Некоторые социологи и психологи на Западе склонны видеть определенные положительные моменты в магии и магических культах. Тот же Муди считает, что «сатанисты после прохождения лечения средствами магической терапии становятся лучшими гражданами, чем были до этого» [132]. «Возможно, именно поэтому, — заключает он, — таким маргинальным (крайним, экстравагантным, нетрадиционным) культам, как церковь Трапезонда, должна быть оказана поддержка… Все, что «увеличивает способность индивидуума приспосабливаться к миру, в котором он живет, может и должно стать критерием при оценке новых и вначале маргинальных институтов нашего общества» [133].
Фрейд в 1921 году так говорил об отношении психоанализа к оккультизму: «Усилившийся интерес к оккультизму вовсе не обязательно должен заключать опасность для психоанализа. Мы должны, напротив, быть готовы к тому, что между первым и вторым обнаружится взаимная симпатия… Союз и сотрудничество между психоаналитиками и оккультистами может, таким образом, оказаться допустимым и многообещающим» [134].
Прежде чем давать оценку этой тенденции в современной науке, скажем о третьем, «духовном», течении в ней, весьма близком к предыдущему… Отчетливо она выражена одним из крупных современных физиков США Ч. Таунсом в его статье с очень характерным названием: «Слияние науки и религии» [135]. Основная мысль статьи та, что наука и религия ведут человека к одной и той же цели, но разными путями.
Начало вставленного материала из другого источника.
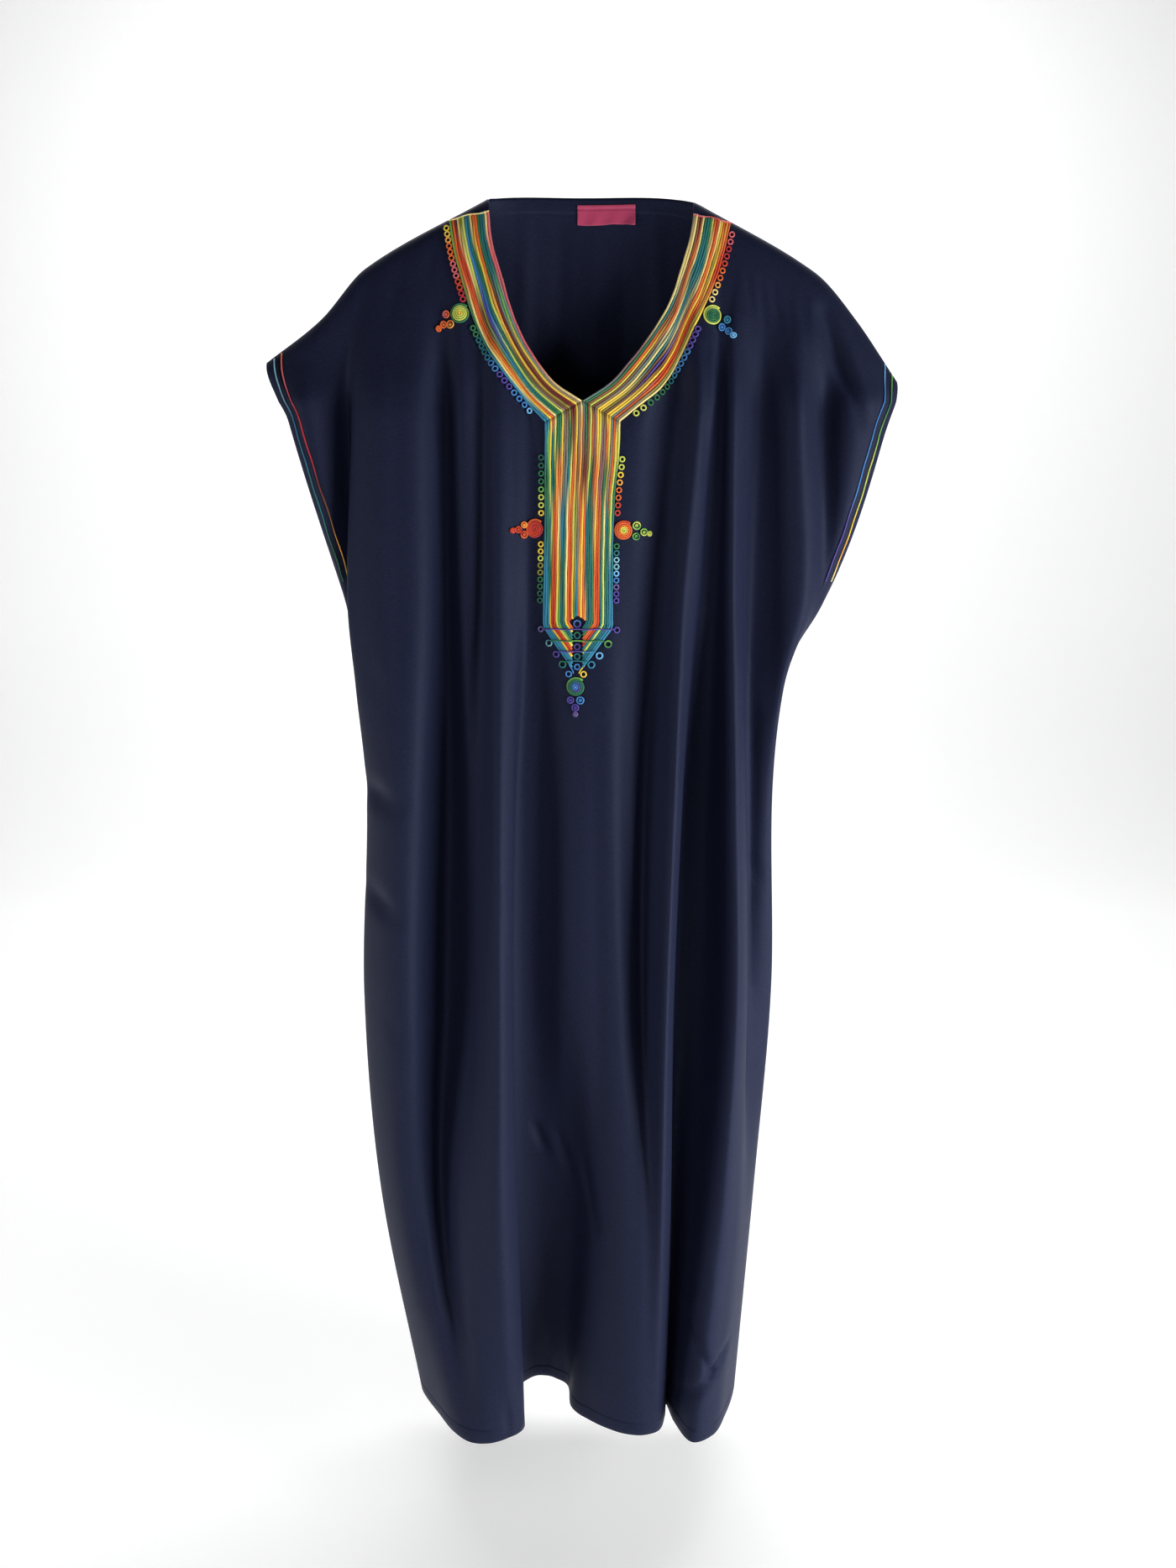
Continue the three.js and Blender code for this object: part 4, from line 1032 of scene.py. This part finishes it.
# ---- setting ----
camera_data = bpy.data.cameras.new("camera")
camera_data.sensor_width = 36
camera_data.lens = 27.05
camera = link(bpy.data.objects.new("camera", camera_data))
camera.location = (0.006, -1.295, -0.357)
camera.rotation_euler = (math.radians(79), 0, 0)
bpy.context.scene.camera = camera


def area_light(name, place, aim, size, power, spread=180):
    """A rectangular light of so many watts, its spread in degrees."""
    data = bpy.data.lights.new(name, "AREA")
    data.shape = "RECTANGLE"
    data.size, data.size_y = size
    data.energy = power
    data.spread = math.radians(spread)
    light = link(bpy.data.objects.new(name, data))
    light.location = place
    light.rotation_euler = (Vector(aim) - Vector(place)).to_track_quat("-Z", "Y").to_euler()


area_light("left", (-2.0, -0.8, -0.5), (0, 0, -0.8), (0.6, 1.2), 11)
area_light("front", (-1.0, -2.0, -1.2), (0, 0, -0.8), (0.6, 1.2), 6)
area_light("right", (1.7, -0.7, -0.6), (0, 0, -0.8), (0.6, 1.2), 21)
area_light("low", (1.5, -1.2, -1.0), (0.15, 0, -1.05), (0.5, 0.9), 6, 90)
area_light("backdrop", (0, 1.2, 1.9), (0, 2.2, -0.9), (3.6, 0.8), 84)

world = bpy.data.worlds.new("studio")
world.use_nodes = True
settings(world.node_tree.nodes["Background"], {"Color": (0.9, 0.92, 1.0, 1), "Strength": 0.02})
bpy.context.scene.world = world
bpy.context.scene.view_settings.view_transform = "Standard"


def sweep_stage():
    """A pale floor that curves up into a backdrop."""
    front, floor, wall, top, bend, half_width, steps = -3.5, -1.47, 3.2, 2.5, 0.9, 5.0, 12
    profile = [(front, floor), (wall - bend, floor)]
    for k in range(1, steps + 1):
        angle = math.pi / 2 * k / steps
        profile.append((wall - bend + bend * math.sin(angle), floor + bend * (1 - math.cos(angle))))
    profile.append((wall, top))
    points = np.array([[(x, y, z) for y, z in profile] for x in (-half_width, half_width)])
    return grid_mesh("backdrop", points, -1)


backdrop = sweep_stage()
_, _, paper_shader, paper = new_material("backdrop")
settings(paper_shader, {"Base Color": (0.85, 0.85, 0.85, 1), "Roughness": 0.9})
settings(paper_shader, {"Emission Color": (1, 1, 1, 1), "Emission Strength": 0.3})
backdrop.data.materials.append(paper)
То есть утверждается мысль о единстве по существу науки и религии. Эта деистическая по форме и пантеистическая по содержанию идея неоднократно высказывалась и ранее А. Эйнштейном и некоторыми другими видными учеными, и восходит еще к Аристотелю. Но в данном случае она свидетельствует о глубоком непонимании, если не религии вообще, то христианства безусловно. Здесь мы сталкиваемся с откровенной попыткой метафизику превратить в физику, небо отождествить с землей и Самого Бога рассматривать не более как универсальный принцип Вселенной. В этом заключается, может быть, одна из наиболее распространенных ошибок позитивистского разума в его видении сущности бытия и смысла человеческой жизни.
Очевидно, что в том же состоит основное недоразумение и идеи союза науки с магией, поскольку магия, своим безусловным детерминизмом и полной замкнутостью в этом четырехмерном пространстве-времени, не выведет научный разум на «новые горизонты», тем более не даст ему новых здоровых критериев, нового понимания смысла человеческой деятельности, понимания истины. Напротив, глубоко унизит и то разумение жизни, которое «бесстрастно» присутствует в науке.